Expositors Bible Commentary reminds us that “Blessed be God” was a customary Jewish introduction to an ascription of praise.
“Blessed be God . . .” was the customary introduction to a Jewish ascription of praise. “Father of our Lord Jesus Christ” is a distinctively Christian addition arising out of a unique relationship. God who is to be blessed has already blessed all his people in Christ through the saving events of his life, death, and resurrection. – EBC.
The Focus of the passage is what God has done in Christ (the focal point of the entire christian body of theology and practice).
These benefits (blessings) are spiritual (pneumatikos) in nature because they are communicated to us through the Holy Spirit, whose function it is to make over to the believer all that God has achieved in Christ. They have already been secured “in the heavenly realms” (en tois epouraniois, cf. Eph 1:20; 2:6; 3:10; 6:12) where Christ now reigns, having triumphed over “the spiritual forces of evil” (Eph 6:12) that threatened to usurp control. Their value is measured by the price that was paid to obtain them when on the cross the Son of God fought satanic opponents and disarmed them (Col 2:15).

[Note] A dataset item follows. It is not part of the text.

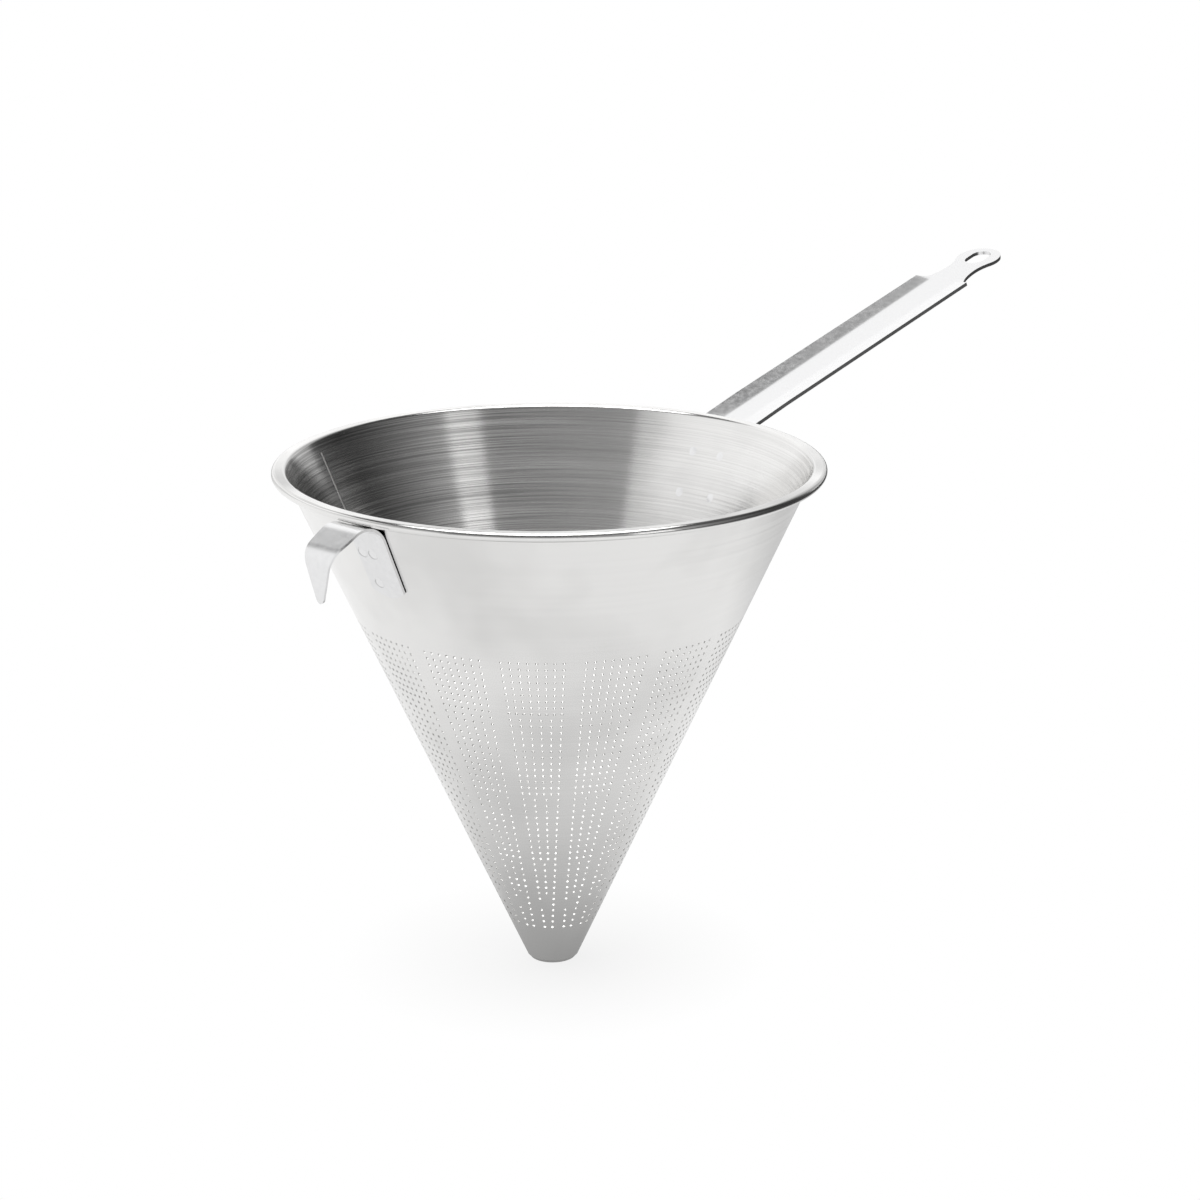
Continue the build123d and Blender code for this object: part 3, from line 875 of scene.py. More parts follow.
# Each wave of the bead: its share of the crown or width, its length along the weld and its start
CROWN_WAVES = ((0.10, 0.55 * MM, 0.0), (0.08, 3.7 * MM, 1.3))
WIDTH_WAVE = (0.06, 2.9 * MM)
SEAM_END = 1.5 * MM
SEAM_END_LEAST = 0.05


class STRAINER_OT_seam(Operator):
    """Build the weld along the rolled sheet's joint"""

    bl_idname = "strainer.seam"
    bl_label = "Side seam"

    def execute(self, context):
        sizes, cone = context.scene.strainer_seam, context.scene.strainer_cone
        wall = Wall(cone)
        low = wall.slant(cone.foot_height)
        high = wall.slant(cone.height - 2 * cone.curl_radius - sizes.below_curl)
        # An oval section about the middle of the sheet, carried up the wall, whose crown and width
        # ripple as sines of the distance and whose size falls at both ends as the root of the distance
        s = np.linspace(low, high, SEAM_STATIONS)[:, None]
        t = (np.arange(SEAM_SIDES) * FULL_TURN / SEAM_SIDES)[None]
        ripple = 1 + sum(share * np.sin(s / wave + start) for share, wave, start in CROWN_WAVES)
        half = sizes.width / 2 * (1 + WIDTH_WAVE[0] * np.sin(s / WIDTH_WAVE[1]))
        end_share = np.sqrt(np.clip(np.minimum(s - low, high - s) / SEAM_END, SEAM_END_LEAST, 1.0))
        depth = wall.sheet / 2 - (wall.sheet / 2 + sizes.crown * ripple) * np.sin(t) * end_share
        around = half * np.cos(t) * end_share
        slants = s * np.ones_like(t)
        bearing = sizes.bearing + around / (slants * math.sin(wall.a))
        points = wall.points(slants, bearing, depth)
        surface = Surface()
        rings = surface.add_points(points)
        middle = wall.points(s, sizes.bearing * np.ones_like(s), wall.sheet / 2 * np.ones_like(s))
        normal = points - middle
        normal /= np.linalg.norm(normal, axis=-1, keepdims=True)
        surface.add_faces(round_quads(rings[:-1], rings[1:]), round_quads(normal[:-1], normal[1:]))
        way = np.tile(wall.plane(low, sizes.bearing)[1], (1, SEAM_SIDES, 1))
        surface.add_faces(rings[0][None], -way)
        surface.add_faces(rings[-1][None], way, flip=True)
        mesh = surface.piece("side_seam")
        new_object("side_seam", mesh, "weld_metal", weld_steel(context.scene.strainer_finish), "seam_weld")
        return {"FINISHED"}


def path_frame(turns):
    """A path in the upright plane from straight runs and arcs: each turn is (length, start angle, end
    angle, steps). Returns distance and height, and the angle above level, at each station."""
    where, angles = [np.zeros((1, 2))], [np.array([turns[0][1]])]
    for run, start, end, steps in turns:
        share = np.linspace(0, 1, steps + 1)[1:]
        tau = start + (end - start) * share
        if abs(end - start) < LEAST:
            step = run * share[:, None] * np.array([math.cos(start), math.sin(start)])
        else:
            radius = run / (end - start)
            step = radius * np.stack(
                [np.sin(tau) - math.sin(start), math.cos(start) - np.cos(tau)], -1
            )
        where.append(where[-1][-1] + step)
        angles.append(tau)
    return np.concatenate(where), np.concatenate(angles)


def soft_ramp(x, crease):
    """Zero below and straight above nought, with a rounded knee of the crease's size."""
    return (x + np.sqrt(x * x + crease * crease)) / 2


BEVEL_SEGMENTS = 2
BEVEL_ANGLE = math.radians(50)


def finish_strip(piece, thickness, bevel):
    """Gives a one-sided strip its thickness away from its upper face, and rounds its edges."""
    solid = piece.modifiers.new("strip_thickness", "SOLIDIFY")
    solid.thickness = thickness
    solid.offset = -1.0
    solid.use_even_offset = True
    edge = piece.modifiers.new("edge_rounding", "BEVEL")
    edge.width = bevel
    edge.segments = BEVEL_SEGMENTS
    edge.limit_method = "ANGLE"
    edge.angle_limit = BEVEL_ANGLE
    edge.harden_normals = True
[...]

We’ll look at Paul’s beginning of outlining these blessings (bought and paid for by Jesus Christ) next time in Eph 1:3-14. Suffice to say in closing today is to quote an old hymn “Jesus paid it all, all to Him I owe …”
We were nothing before Christ, we have nothing apart from Christ, and we can do nothing without Christ.
“It would seem that Our Lord finds our desires not too strong, but too weak. We are half-hearted creatures, fooling about with drink and sex and ambition when infinite joy is offered us, like an ignorant child who wants to go on making mud pies in a slum because he cannot imagine what is meant by the offer of a holiday at the sea. We are far too easily pleased.”
― C.S. Lewis, The Weight of Glory, and Other Addresses
Let us not settle for shallow satisfactions of this world, but to focus on all that Christ has done for us, and all that He is willing to do in us and through us.